Sustainable Mining is possible
“There is a sustainable way of extracting material from the earth. So, we teach our students restoration, mines closure. We teach them about restoration and rehabilitation. That’s an important element in our course of study. “(When) we mine, it can result in what looks like a very ugly aftermath of extraction, but when it’s properly planned, when it’s restored, that doesn’t have to be the case. And we have some good examples of that in Jamaica, we also have some bad examples … But we expect that (graduates) will be able to implement decisions … show that they know what sustainability is about and was considered (during the planning, extraction and restoration phases),” says Young. “Sustainability is a thread that runs through all the courses we offer”, he emphasizes.

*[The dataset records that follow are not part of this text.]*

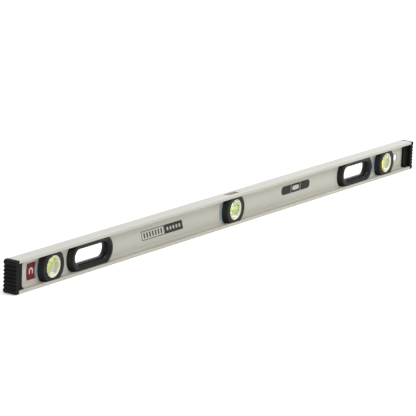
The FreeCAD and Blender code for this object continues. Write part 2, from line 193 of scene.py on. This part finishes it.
def beam_paint():
    """Satin anodised extrusion: warm grey, faint drawing lines along the beam."""
    material = principled("beam_satin", (0.4, 0.39, 0.34), 0.5, 0.12, Specular_IOR_Level=0.3)
    clouds = noise(material, 14.0, (0.3, 1, 1), 4.0)
    colour_from(material, ramp(material, clouds, (0.375, 0.365, 0.32), (0.425, 0.415, 0.365)))
    roughness_from(material, span(material, noise(material, 60.0, (0.1, 1, 1)), 0.42, 0.56))
    bump_from(material, noise(material, 1400.0, (0.01, 1, 1), 2.0), 0.25, 0.03 * MM)
    bump_from(material, noise(material, 5000.0), 0.15, 0.01 * MM)
    return material


def beam_milled():
    """Machined working edges: brighter, with fine cutter lines along the beam."""
    material = principled("beam_milled", (0.5, 0.495, 0.465), 0.4, 0.45)
    streaks = noise(material, 900.0, (0.012, 1, 1), 3.0)
    colour_from(material, ramp(material, streaks, (0.455, 0.45, 0.42), (0.545, 0.54, 0.51)))
    roughness_from(material, span(material, noise(material, 35.0, (0.2, 1, 1)), 0.34, 0.48))
    bump_from(material, streaks, 0.3, 0.03 * MM)
    return material


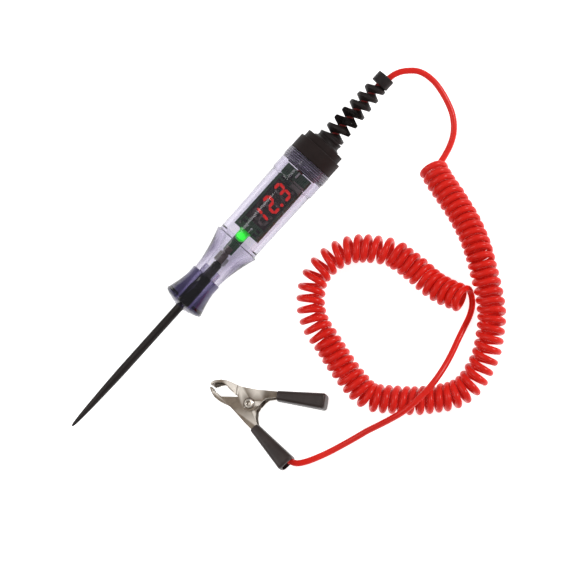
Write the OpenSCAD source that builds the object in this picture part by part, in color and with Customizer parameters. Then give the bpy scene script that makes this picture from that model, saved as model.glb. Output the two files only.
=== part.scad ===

“It’s a fundamental pillar on which the programme is developed,” reaffirms Dr Neufville. “Students learn the land has to be returned to an alternative land use once its value has been extracted … (We teach them how to get it back) to some kind of productivity … through the reclamation process … (they) must be aware that at the end of mining, the land has to be returned to as close as practicable to what it was before.”
Twenty-five persons are now registered at various levels in the degree programme with the first cohort of graduates set for 2025. Students are being placed in three-to-four-month internships to apply their education in real world settings. The plans are to increase student intake through intensive marketing campaigns utilizing funding from the Development Minerals Programme.
“It’s an excellent course … not just the theory, but the practice. It’s actually based on how things are done in the industry. If persons are exposed to this, we expect to see massive improvement in how mines and quarries are managed and how the operations are allowed to go forth in the future. “We think this bodes well, for Jamaica and for any country with an extractive industry”, Professor Young concludes.